The Terrapins couldn’t help but to find a different culprit Saturday as they looked back on a 37-31 loss at Byrd Stadium.
“We let them off the hook a couple times,” defensive tackle Joe Vellano said.
It was especially apparent with Maryland’s ill-timed penchant for penalties. Terp defenders were flagged four times, all on possessions the Mountaineers eventually managed to score.
A pass interference penalty on third-and-13 extended an eventual touchdown drive that might have ended with a 41-yard field goal attempt. An illegal hands to the face call put the Mountaineers on the Maryland 10; a play later, they scored.
A facemask penalty negated what would have been a third-and-23 for the Mountaineers early in the second half. West Virginia eventually collected a touchdown and a 34-10 lead as a result.
Toss in a holding penalty during the Mountaineers’ field goal drive to cap the first half, and penalties indirectly helped West Virginia score 24 points. A case can be made the Terps (1-1) gave away a minimum of 11 points as a result of their infractions.
“It’s something we stress all the time,” coach Randy Edsall said. “It’s frustrating.”
It was a significant shift from Maryland’s season-opening victory against Miami.
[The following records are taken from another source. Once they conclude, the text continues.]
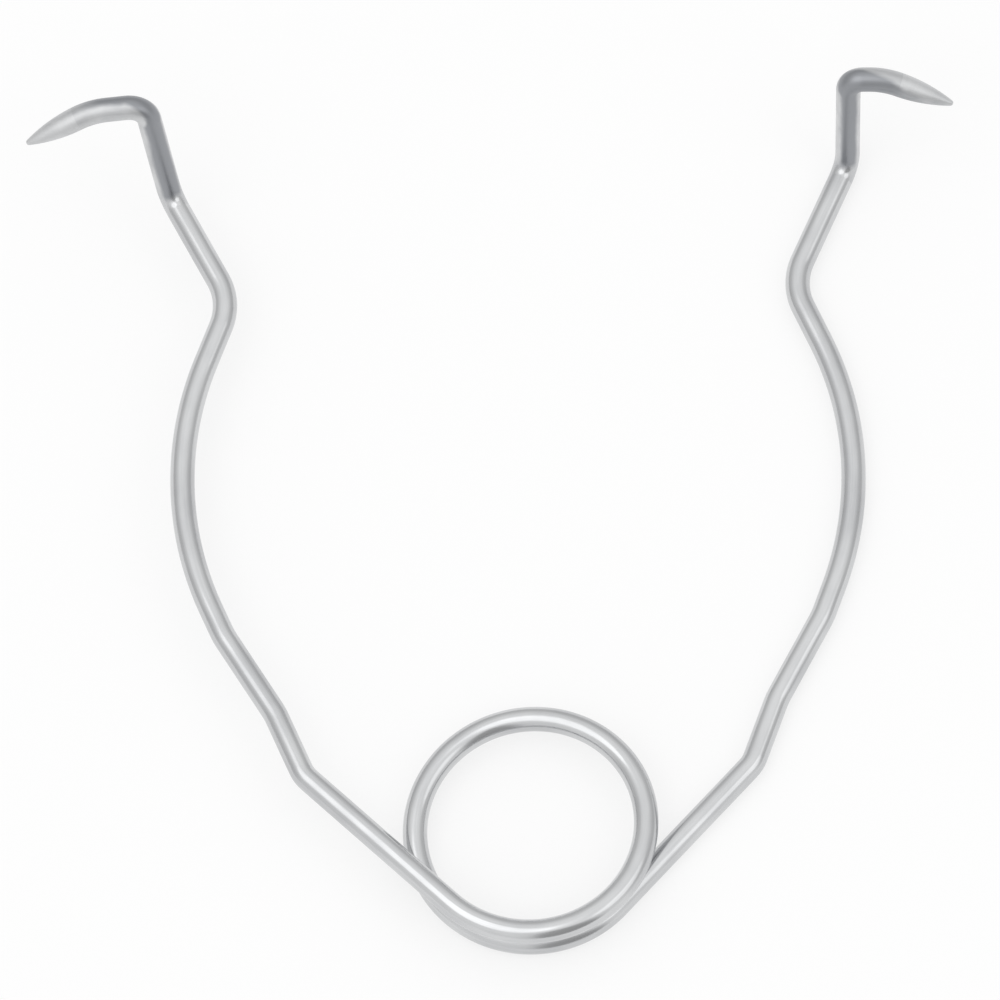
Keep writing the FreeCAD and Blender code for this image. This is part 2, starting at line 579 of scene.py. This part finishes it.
@dataclass(frozen=True)
class ProngedHook:
    """A hook: heel bend, shank, corner bend and outward prong, which is ground to a blunted point.

    Attributes:
        arm: The arm that it stands on.
        shank_step: Corner of the heel to the corner of the prong: outwards, ahead and up.
        corner_radius: Bend radius from the shank into the prong.
        prong_run: Straight wire between the corner and the prong's curl.
        film: The painted shade, a darker band in place of the hook's dark reflection.
        heel_radius: Bend radius from the arm into the shank.
        prong_start_deg: Droop of the prong where it leaves the corner.
        prong_curl_deg: How much more it droops at the point.
        prong_radius: Bend radius of the curl.
        curl_tilt_deg: Plane of the droop, between level (0) and upright (90).
        ogive_radius: Curve of the ground point.
        tip_radius: Its blunted end.
        ogive_rings: Rings of points on the ground curve.
        tip_rings: Rings of points on the blunted end.
        heel_satin: Satin where the heel's bend ends, as a share of the prong's.
    """

    arm: BowedArm
    shank_step: tuple[float, float, float]
    corner_radius: float
    prong_run: float
    film: Film
    heel_radius: float = 2.0
    prong_start_deg: float = 3.0
    prong_curl_deg: float = 21.5
    prong_radius: float = 6.8
    curl_tilt_deg: float = 45.0
    ogive_radius: float = 14.0
    tip_radius: float = 0.25
    ogive_rings: int = 26
    tip_rings: int = 12
    heel_satin: float = 0.4

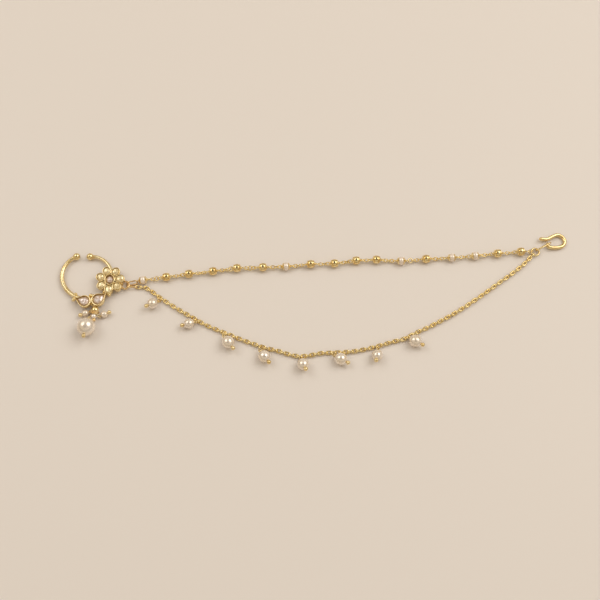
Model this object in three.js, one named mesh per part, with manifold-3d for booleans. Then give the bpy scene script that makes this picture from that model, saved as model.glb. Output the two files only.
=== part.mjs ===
// Nath nose ring: an open gold hoop with a flower and two teardrop settings, a pearl cluster below them,
// a beaded strand and a cable chain with pearl drops, and a wire hook for the hair. It lies flat.
// Millimetres, +Z up. The jewel's length runs along X, and its underside is at z = 0.
import * as THREE from 'three';
import { mergeVertices } from 'three/addons/utils/BufferGeometryUtils.js';
import Module from 'manifold-3d';

const wasm = await Module();
wasm.setup();

const hoop = {
  x: -93.25, y: 10.0,                      // centre
  long: 10.6, short: 9.6, longDeg: 150,    // a slightly oval line: half sizes and the long axis
  startDeg: 119.5, endDeg: 447,            // from the left ball round to the right ball
  bendFromDeg: 405, bend: 0.85,            // the right end turns in by this much
  thinWire: 0.7, thickWire: 1.0,           // wire radius at the ends and at its heaviest
  heaviestDeg: 215,
  tiltDeg: 1, ballY: 8.9,                  // the balls hold the open end a little higher
  ballRadius: 1.45, ballFlatRadius: 0.45,  // each ball has a small polished flat facing the gap
  ballRows: 6, ballSides: 10, steps: 44,
};
hoop.z = hoop.ballRadius - hoop.ballY * Math.sin(THREE.MathUtils.degToRad(hoop.tiltDeg));

const flower = {
  x: 9.7, y: -2.1, z: 0.65, tiltDeg: 3,     // from the hoop's centre
  petals: 7, firstPetalDeg: 8, petalRing: 4.0,
  petalLong: 1.98, petalWide: 1.75,        // half sizes of a petal's rim
  wall: 0.42, plate: 0.5, rimHeight: 1.1,
  centreLong: 2.3, centreWide: 2.1, centreHeight: 1.6,
  centreSink: 0.3,                         // the centre stone is this much smaller than its opening
};

const teardrop = {
  length: 7.0, width: 5.0, plate: 0.4, rimHeight: 1.3, z: 0.75,
  wall: 0.45, lengthWalls: 3,              // the sharp point and round end take three walls off the length
};
const teardrops = [
  { name: 'teardrop_stone_left', x: -0.75, y: -11.2, turnDeg: 163 },
  { name: 'teardrop_stone_right', x: 6.1, y: -10.2, turnDeg: 41 },
];

const granules = [
  { x: -4.05, y: -8.0, z: 0.6, radius: 0.8 },
  { x: -4.7, y: -10.25, z: 0.6, radius: 0.8 },
  { x: 2.1, y: -8.5, z: 0.8, radius: 0.75 },
  { x: 3.1, y: -8.7, z: 0.9, radius: 0.75 },
  { x: 9.6, y: -8.1, z: 0.7, radius: 0.8 },
  { x: 7.4, y: -7.0, z: 0.95, radius: 0.5 },
];

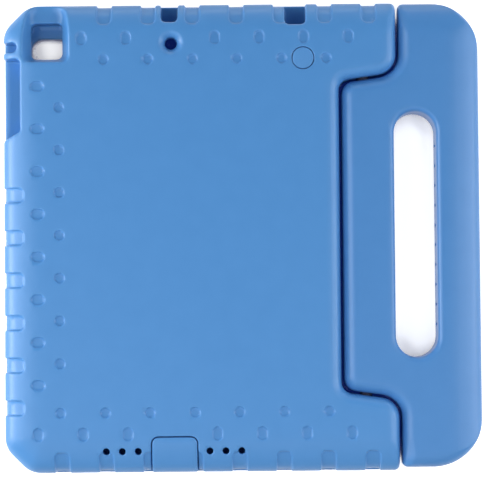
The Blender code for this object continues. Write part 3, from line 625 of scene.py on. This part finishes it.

The Terps were assessed four penalties during the 32-24 win, and only two were on the defense.
One, however, was a holding penalty on a third-and-17 to permit Miami to continue a possession that ended with a field goal to give the Hurricanes a 24-23 lead late in the fourth quarter.
“Sometimes people will make mistakes; that’s understandable,” Edsall said. “When there are mistakes from one game to another, that starts to be a cause for concern. As a staff, we have to make sure there is somebody in to play [penalty-free] if those mistakes occur game after game after game.”
In this situation, the timing of some of the infractions simply exacerbated greater concerns. West Virginia threw for 388 yards, shredding the Terps underneath with their elusive receivers, and scored on six of its first nine possessions.
Every Maryland mistake made it easier for the Mountaineers to escape with their sixth straight win in the series, a major lesson as the Terps move forward to Saturday’s meeting with Temple (2-1) in College Park.
“That was a big deal,” safety Matt Robinson said. “Most of those penalties were on third and long. We get a flag or they get a big gain, and that really hurt us. We’re ready to stop them and get our offense back on the field, but we just weren’t able to do that at some points.”